Considered the most successful edition since rebirth, the week-long event featured a wide array of activities and impact programs, including health screenings, a 5 km walk aimed at creating awareness on Gender-Based Violence and a Dinner in the Dark experience which is perhaps the newest concept adopted under Yinka Abioyes model. Aimed at creating awareness on the challenges of visual impaiement, it took place at the Grand Royal Swiss Hotel and was organised in partnership with the Kenya Society for The Blind.

Cultural performances across the week featured a smogasbord of artists, including Suzanna Owiyo, Les Wanyika band, Culturel Kipfumu from Congo D.R.C, Bamasaba Dancers from Uganda, Burundi Drummers, Wahenga Band from Kenya and others.
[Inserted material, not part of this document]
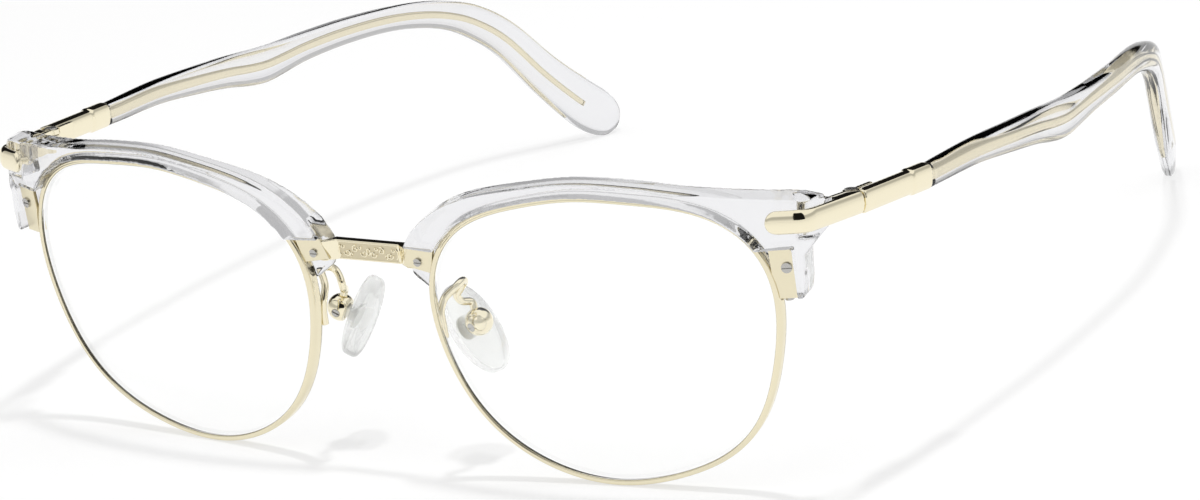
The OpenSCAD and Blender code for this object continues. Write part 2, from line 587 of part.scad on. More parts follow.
// A bore of the given length along y, its middle at y
module bore_y(r, len, y) translate([0, y, 0]) rotate([90, 0, 0]) cylinder(r = r, h = len, center = true);
module pad_screw() color(steel) at_pad() translate([0, -box_r + 0.4, 0])
    screw(pad_screw_r, 2 * box_r - 0.8, pad_head_r, 0.3);
module pad_stem() color(steel) at_pad() difference() {
    union() {
        bore_y(stem_r, stem_t, 0);
        translate([pad_x + 0.3, -stem_t / 2, -stem_r]) cube([-pad_x - 0.3, stem_t, 2 * stem_r]);
        translate([pad_x + 0.1, 0, 0]) rotate([0, 90, 0]) cylinder(r = 1.8, h = 0.4);
    }
    bore_y(pad_screw_r + hinge_run, 6, 0);
}
pad_round = 24;
module nose_pad() color("#eef2ec99") difference() {
    at_pad() translate([pad_x, pad_off[0], pad_off[1]]) intersection() {
        translate([-3, 0, 0]) rotate([0, 90, 0]) linear_extrude(6) polygon([for (i = [0 : 47])
            let (a = 7.5 * i) [pad_len / 2 * cos(a) * (1 + 0.04 * cos(2 * a)), pad_w / 2 * sin(a)]]);
        translate([pad_round - pad_t / 2, 0, 0]) sphere(r = pad_round, $fn = 160);
        translate([pad_t / 2 - pad_round, 0, 0]) sphere(r = pad_round, $fn = 160);
    }
    at_pad() translate([pad_x + 0.1 - seat, 0, 0]) rotate([0, 90, 0]) cylinder(r = 1.8 + seat, h = 0.44);
    at_pad() translate([pad_x + 0.3, -stem_t / 2 - seat, -stem_r - seat])
        cube([3, stem_t + 2 * seat, 2 * stem_r + 2 * seat]);
}

left() bridge();
left() rim();  // rim_left
right() rim();  // rim_right
left() lens();  // lens_left
right() lens();  // lens_right
left() brow();  // brow_left
right() brow();  // brow_right
left() nasal_plate();  // nasal_plate_left
right() nasal_plate();  // nasal_plate_right
left() lock_plate();  // lock_plate_left
right() lock_plate();  // lock_plate_right
left() nasal_screw();  // nasal_screw_left
right() nasal_screw();  // nasal_screw_right
left() lock_screw();  // lock_screw_left
right() lock_screw();  // lock_screw_right
left() rim_block(split_z + fit, plate_t);  // rim_block_upper_left
right() rim_block(split_z + fit, plate_t);  // rim_block_upper_right
left() rim_block(split_z - fit - block_h, plate_t + fit);  // rim_block_lower_left
right() rim_block(split_z - fit - block_h, plate_t + fit);  // rim_block_lower_right
left() rim_screw();  // rim_screw_left
right() rim_screw();  // rim_screw_right
left() cap();  // cap_left
right() cap();  // cap_right
left() cap_pins();  // cap_pins_left
right() cap_pins();  // cap_pins_right
left() front_hinge();  // front_hinge_left
right() front_hinge();  // front_hinge_right
left() hinge_screw();  // hinge_screw_left
right() hinge_screw();  // hinge_screw_right
left() pad_arm();  // pad_arm_left
right() pad_arm();  // pad_arm_right
left() pad_box();  // pad_box_left
right() pad_box();  // pad_box_right
left() pad_screw();  // pad_screw_left
right() pad_screw();  // pad_screw_right
left() pad_stem();  // pad_stem_left
right() pad_stem();  // pad_stem_right
left() nose_pad();  // nose_pad_left
right() nose_pad();  // nose_pad_right
left() temple_bar();  // temple_bar_left
right() temple_bar();  // temple_bar_right
left() temple_hinge();  // temple_hinge_left
right() temple_hinge();  // temple_hinge_right
left() temple_core();  // temple_core_left
right() temple_core();  // temple_core_right
left() temple();  // temple_left
right() temple();  // temple_right
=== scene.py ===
# %% [markdown]
# # Browline glasses in clear acetate and champagne gold
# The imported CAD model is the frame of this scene: it fixes every size and every hinge.
# Blender adds what a solid model can't show: rounded, polished edges, the bend of light through
# clear plastic, the engraving on the bridge, and the finish of each metal.

# %% Load the CAD frame
import bpy, bmesh, math
from mathutils import Matrix, Vector


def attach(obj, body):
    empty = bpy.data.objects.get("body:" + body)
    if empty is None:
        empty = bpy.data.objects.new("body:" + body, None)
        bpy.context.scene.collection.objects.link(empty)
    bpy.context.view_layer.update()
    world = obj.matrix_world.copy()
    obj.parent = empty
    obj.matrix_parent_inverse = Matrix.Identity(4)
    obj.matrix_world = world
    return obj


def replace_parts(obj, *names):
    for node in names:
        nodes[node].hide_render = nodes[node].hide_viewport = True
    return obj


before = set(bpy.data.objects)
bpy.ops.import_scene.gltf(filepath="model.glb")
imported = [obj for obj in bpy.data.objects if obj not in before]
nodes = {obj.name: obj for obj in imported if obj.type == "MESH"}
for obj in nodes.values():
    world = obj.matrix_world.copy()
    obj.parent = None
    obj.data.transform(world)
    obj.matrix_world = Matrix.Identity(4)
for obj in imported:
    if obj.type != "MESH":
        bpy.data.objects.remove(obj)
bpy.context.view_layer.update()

# %% [markdown]
# ## Where things are
# The CAD model is easiest to read in the front's own axes: X to the wearer's left, Y towards
# the ears, Z up, in millimetres, with the lens centres at height 0. The glasses lean forward a little
# when they stand on their rims and temple tips, so one small function turns such a point into the
# row's axes, in metres. The same numbers are in the CAD source.

# %% From the front's millimetres to the row's metres
MM = 0.001
LEAN, MID_Y, FLOOR_Z = math.radians(5.63508), 72.9871, -21.5154
LENS_W, LENS_H, BRIDGE_W = 51.0, 42.0, 21.5
WRAP, DROP, SPLAY = math.radians(7), math.radians(11), math.radians(4.5)
BASE_R = 95.0
HINGE = Vector((67.3905, 20.5811, 15.4642))
LENS_X = 36.4848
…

On the sidelines of all activities was the business expo centre, where businesses and art crafters exhibited their products and services.

===Accra, 2025===

After FESTAC '24, a number of southern and western African countries bade to host the 6th edition of the festival. By April 2025, Accra-Ghana was declared host city for the next edition. Held between 21 and 27 September, it symbolically coincided with U.N Tourism week. The prelude, held at the Labadi Beach Hotel, was a celebration of the legacy of Ghana's first president Dr. Kwame Nkrumah, in commemoration of the 116th anniversary of his birth. The gala, themed Kente and Calabash was attended by the C.E.O of Ghana Tourism Authority Mrs. Maame Efua Houadjeto, Ambassadors Dayo Adeoye, Thando Dalamba and Kufa E. Chioza of Nigeria, South Africa and Zimbabwe respectively to Ghana, alongside a host of other dignitaries from other parts of Africa, the Caribbean, the United States, Asia and Europe.

The main event, which was officially opened by a keynote address from Engr. Yinka Abioye kicked of on Monday, 22 September at the Accra International Conference Centre (AICC), after a late call to shift venue from the Independence Square due to inclement weathers. It was attended by the Deputy Governor of Kisumu County, Kenya, Ambassadors Kufa E. Chinoza, Dayo Adeoye and Thando Dalamba, and Mr. Caleb Ampah, who presented UNESCO's solidarity message to FESTAC AFRICA on behalf of UNESCO Representative to Ghana Mr. Edmond Moukala.

While the Accra rendition was slightly smaller than the Kisumu edition, the presence of AUDA-NEPAD and UNESCO was a major milestone in the history of FESTAC AFRICA renaissance. UNESCO, having played a pivotal role in FESTAC '77 continue to collaborate with cultural programs across Africa under the auspices of the United Nations, while AUDA-NEPAD is African Union's technical and implementation agency.

Beyond Pan-African dialogues and cultural performances, the event featured two major culinary experiences, first of them being the South African Heritage Day barbecue grill, a competition between Zimbabwean and South African meats held on Wednesday, 24 September, while the second one was the Nigerian vs Ghanaian Jollof Rice competition held on Friday, 26 September. It also featured a walk to Aburi Mountain - a health and wellness exercise aimed at creating awareness on the negative impacts of the illegal gold mining in Ghana / galamsey.